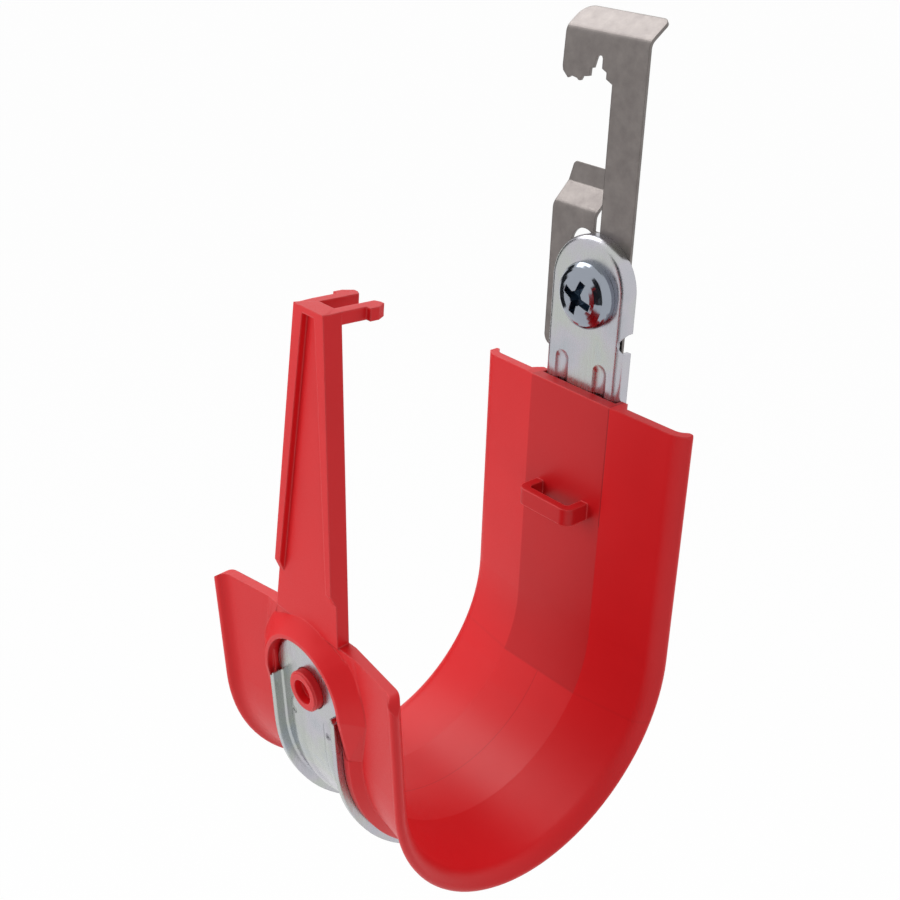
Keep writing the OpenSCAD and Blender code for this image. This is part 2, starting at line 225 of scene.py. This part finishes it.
def red_plastic():
    n = Nodes("red_moulding")
    x, y, z = n.axes()
    blotch = n.noise(0.06, 4)
    grain = n.noise(5.5, 2)
    colour = n.ramp(blotch, [(0.3, srgb(203, 21, 27)), (0.7, srgb(208, 24, 30))])
    back = n.remap(y, CABLE_SIDE - 6 * MM, CABLE_SIDE, 0, 1)
    wall = n.remap(z, CREASE_Z - 0.3 * MM, CREASE_Z + 0.3 * MM, 0, 1)
    band = n.product(n.within(x, BAND_LEFT, BAND_RIGHT, 0.15 * MM), back, wall)
    inside = n.remap(y, -60 * MM, -50 * MM, 0, 1)
    across = n.product(n.within(z, CREASE_Z - 0.1 * MM, CREASE_Z + 0.1 * MM, 0.25 * MM), back,
                       n.remap(n.within(x, BAND_LEFT, BAND_RIGHT, 0.15 * MM), 0, 1, 0.4, 1.0))
    along = n.product(n.within(x, CENTRE_X - 0.06 * MM, CENTRE_X + 0.06 * MM, 0.08 * MM), inside,
                      n.remap(z, CREASE_Z - 0.3 * MM, CREASE_Z + 0.3 * MM, 1, 0))
    line = n.product(n.within(x, BAND_RIGHT - 0.09 * MM, BAND_RIGHT + 0.09 * MM, 0.07 * MM), back,
                     n.within(z, LINE_END, LINE_TOP, 0.3 * MM))
    colour = n.mix(n.calc("MULTIPLY", band, 0.4), colour, srgb(150, 10, 16))
    colour = n.mix(n.calc("MULTIPLY", line, 0.7), colour, srgb(110, 8, 12))
    # painted shade: the crease across the band is darkened in the colour as shade in its groove, weaker on the
    # wings; the thin centre line in the trough is darkened with it, and the bump below dents both
    crease_shade_and_centre_line = n.calc("MAXIMUM", across, along)
    colour = n.mix(n.calc("MULTIPLY", crease_shade_and_centre_line, 0.45), colour, srgb(130, 8, 14))
    # painted highlight: the rounded edges are lightened to a paler red in the colour, as light catching them
    edge_highlight = n.mix(n.edges(0.5 * MM), colour, srgb(222, 66, 68))
    n.set(Base_Color=edge_highlight, Roughness=n.remap(grain, 0.3, 0.7, 0.36, 0.5), Specular_IOR_Level=0.35)
    height = n.calc("SUBTRACT", grain, n.calc("MULTIPLY", n.calc("MAXIMUM", line, crease_shade_and_centre_line), 4.0))
    n.bump(height, 0.12, 0.03 * MM, 0.35 * MM)
    return n.mat


def zinc_steel():
    n = Nodes("zinc_plate")
    tint = n.noise(0.09, 3)
    colour = n.ramp(tint, [(0.3, srgb(176, 180, 186)), (0.45, srgb(186, 184, 191)),
                           (0.6, srgb(184, 188, 183)), (0.75, srgb(176, 182, 192))])
    streak = n.noise(2.4, 4, 0.6, (1, 1, 0.08))
    n.set(Base_Color=colour, Metallic=1.0, Roughness=n.remap(streak, 0.3, 0.7, 0.2, 0.34))
    n.bump(streak, 0.1, 0.02 * MM, 0.3 * MM)
    return n.mat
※
- [What needs to be done]
Everything in the listing above should be restated exactly.

- [Exercise output]
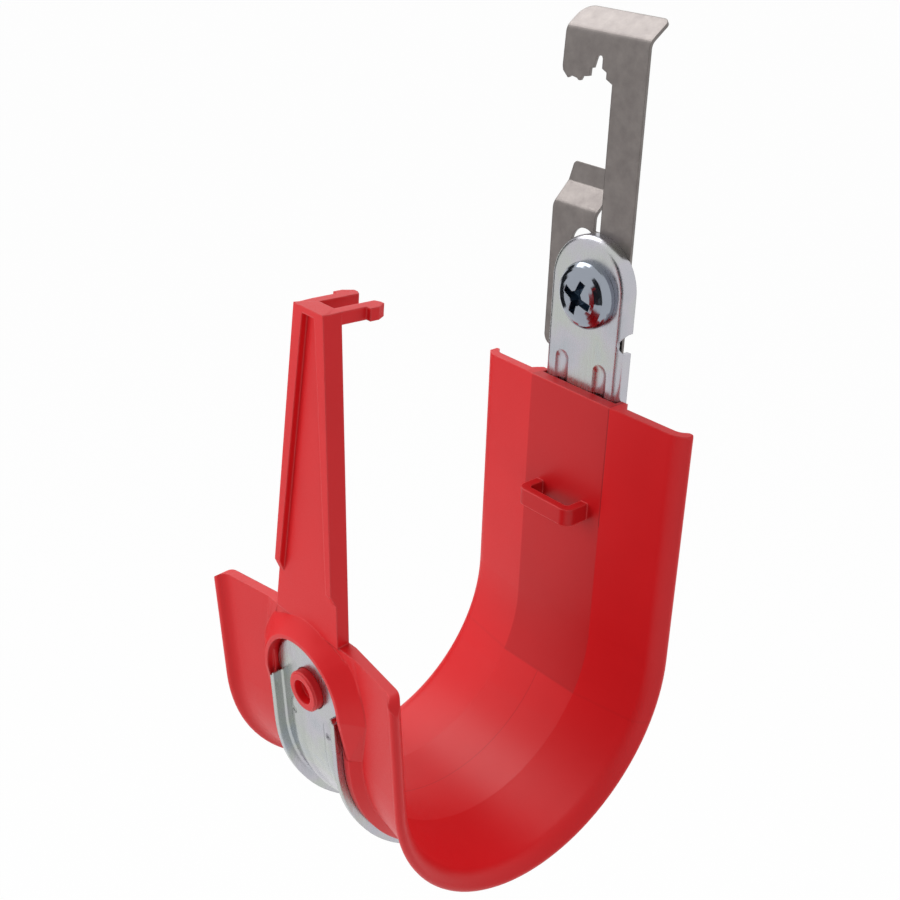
Keep writing the OpenSCAD and Blender code for this image. This is part 2, starting at line 225 of scene.py. This part finishes it.
def red_plastic():
    n = Nodes("red_moulding")
    x, y, z = n.axes()
    blotch = n.noise(0.06, 4)
    grain = n.noise(5.5, 2)
    colour = n.ramp(blotch, [(0.3, srgb(203, 21, 27)), (0.7, srgb(208, 24, 30))])
    back = n.remap(y, CABLE_SIDE - 6 * MM, CABLE_SIDE, 0, 1)
    wall = n.remap(z, CREASE_Z - 0.3 * MM, CREASE_Z + 0.3 * MM, 0, 1)
    band = n.product(n.within(x, BAND_LEFT, BAND_RIGHT, 0.15 * MM), back, wall)
    inside = n.remap(y, -60 * MM, -50 * MM, 0, 1)
    across = n.product(n.within(z, CREASE_Z - 0.1 * MM, CREASE_Z + 0.1 * MM, 0.25 * MM), back,
                       n.remap(n.within(x, BAND_LEFT, BAND_RIGHT, 0.15 * MM), 0, 1, 0.4, 1.0))
    along = n.product(n.within(x, CENTRE_X - 0.06 * MM, CENTRE_X + 0.06 * MM, 0.08 * MM), inside,
                      n.remap(z, CREASE_Z - 0.3 * MM, CREASE_Z + 0.3 * MM, 1, 0))
    line = n.product(n.within(x, BAND_RIGHT - 0.09 * MM, BAND_RIGHT + 0.09 * MM, 0.07 * MM), back,
                     n.within(z, LINE_END, LINE_TOP, 0.3 * MM))
    colour = n.mix(n.calc("MULTIPLY", band, 0.4), colour, srgb(150, 10, 16))
    colour = n.mix(n.calc("MULTIPLY", line, 0.7), colour, srgb(110, 8, 12))
    # painted shade: the crease across the band is darkened in the colour as shade in its groove, weaker on the
    # wings; the thin centre line in the trough is darkened with it, and the bump below dents both
    crease_shade_and_centre_line = n.calc("MAXIMUM", across, along)
    colour = n.mix(n.calc("MULTIPLY", crease_shade_and_centre_line, 0.45), colour, srgb(130, 8, 14))
    # painted highlight: the rounded edges are lightened to a paler red in the colour, as light catching them
    edge_highlight = n.mix(n.edges(0.5 * MM), colour, srgb(222, 66, 68))
    n.set(Base_Color=edge_highlight, Roughness=n.remap(grain, 0.3, 0.7, 0.36, 0.5), Specular_IOR_Level=0.35)
    height = n.calc("SUBTRACT", grain, n.calc("MULTIPLY", n.calc("MAXIMUM", line, crease_shade_and_centre_line), 4.0))
    n.bump(height, 0.12, 0.03 * MM, 0.35 * MM)
    return n.mat


def zinc_steel():
    n = Nodes("zinc_plate")
    tint = n.noise(0.09, 3)
    colour = n.ramp(tint, [(0.3, srgb(176, 180, 186)), (0.45, srgb(186, 184, 191)),
                           (0.6, srgb(184, 188, 183)), (0.75, srgb(176, 182, 192))])
    streak = n.noise(2.4, 4, 0.6, (1, 1, 0.08))
    n.set(Base_Color=colour, Metallic=1.0, Roughness=n.remap(streak, 0.3, 0.7, 0.2, 0.34))
    n.bump(streak, 0.1, 0.02 * MM, 0.3 * MM)
    return n.mat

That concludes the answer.